From Little Farmers BB and crew will turn around and go back north to visit Pipe Creek and wait in this hidey hole for the next weather front with west and north winds to pass thru.
Hope you enjoy the pics.
We had a couple of calm days to work on the prop shaft zincs, and after the second day The water was so clear that we could see what the light current did to shift the anchor chair from one direction to another. If you imagine closely you can see the individual chain links that are 8′ deep. Amazing!
The races start “Lemans Style” – with anchors set and sails down. When the starter drops the flag two crew plull in the anchor while two other crew raise the sail. It is one minute of exciting chaos that often determines the winner.

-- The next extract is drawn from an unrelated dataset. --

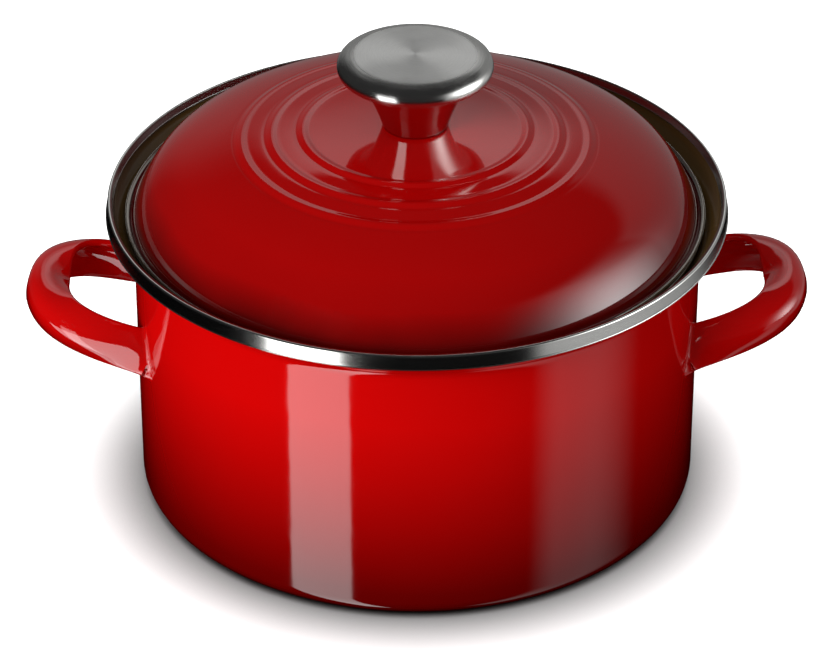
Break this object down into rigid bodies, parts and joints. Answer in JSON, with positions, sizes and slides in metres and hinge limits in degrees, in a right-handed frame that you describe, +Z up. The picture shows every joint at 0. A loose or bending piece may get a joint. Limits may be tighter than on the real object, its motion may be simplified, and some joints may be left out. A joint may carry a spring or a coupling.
{
  "type": "stock pot",
  "caption": "Wide round enamelled steel stock pot with a flared steel-banded rim, loop handles, and a domed lift-off lid with raised rings and a flat-topped steel knob.",
  "frame": {"origin": "centre of the base, in the plane the pot stands on", "axes": "+Z up along the axis of the pot, +X towards the right handle seen from the front, -Y towards the front"},
  "size_m": [0.3056, 0.2416, 0.185],
  "materials": {
    "pot_enamel": "glossy vitreous enamel, red outside and dark brown inside",
    "handle_enamel": "glossy red vitreous enamel",
    "lid_enamel": "glossy red vitreous enamel",
    "rim_steel": "brushed round the rim",
    "lid_rim_steel": "brushed round the lid",
    "knob_steel": "polished sides, brushed top face",
    "knob_insert_steel": "turned",
    "screw_steel": "plain",
    "washer_steel": "plain"
  },
  "bodies": {
    "pot": {"pot_body": "pot_enamel", "pot_rim_band": "rim_steel", "handle_left": "handle_enamel", "handle_right": "handle_enamel"},
    "lid": {"lid_shell": "lid_enamel", "lid_rim_band": "lid_rim_steel", "knob_shell": "knob_steel", "knob_insert": "knob_insert_steel", "knob_screw": "screw_steel", "flat_washer": "washer_steel", "lock_washer": "washer_steel"}
  },
  "joints": [
    {"name": "lid_lift", "type": "slide", "parent": "pot", "child": "lid", "axis": [0, 0, 1], "range_m": [0, 0.12]}
  ]
}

Beulah Belle was anchored just off one of the three course markers. We had many requests to come onboard. The trouble was the next day the marshall changed the course and we could only see the boats sailing past and in between the other boats. We got in the dinghy and followed the boats around the course for one race – it was a hoot
!The two boats here are “Whitty K” on the left and “Smashie” on the right. They were the class of the field. Smashie won the first race, and Whitty K won all the other races – almost by default once Smashie broke her mast during the third race.
Three boats contesting for the second marker by Beulah Belle. We look forward to seeing these boats again at George Town where they will have two classes of larger boats. The class A boats will have 12 to 14 man crews that put six men on both of the “out-rigger” boards. Can’t wait.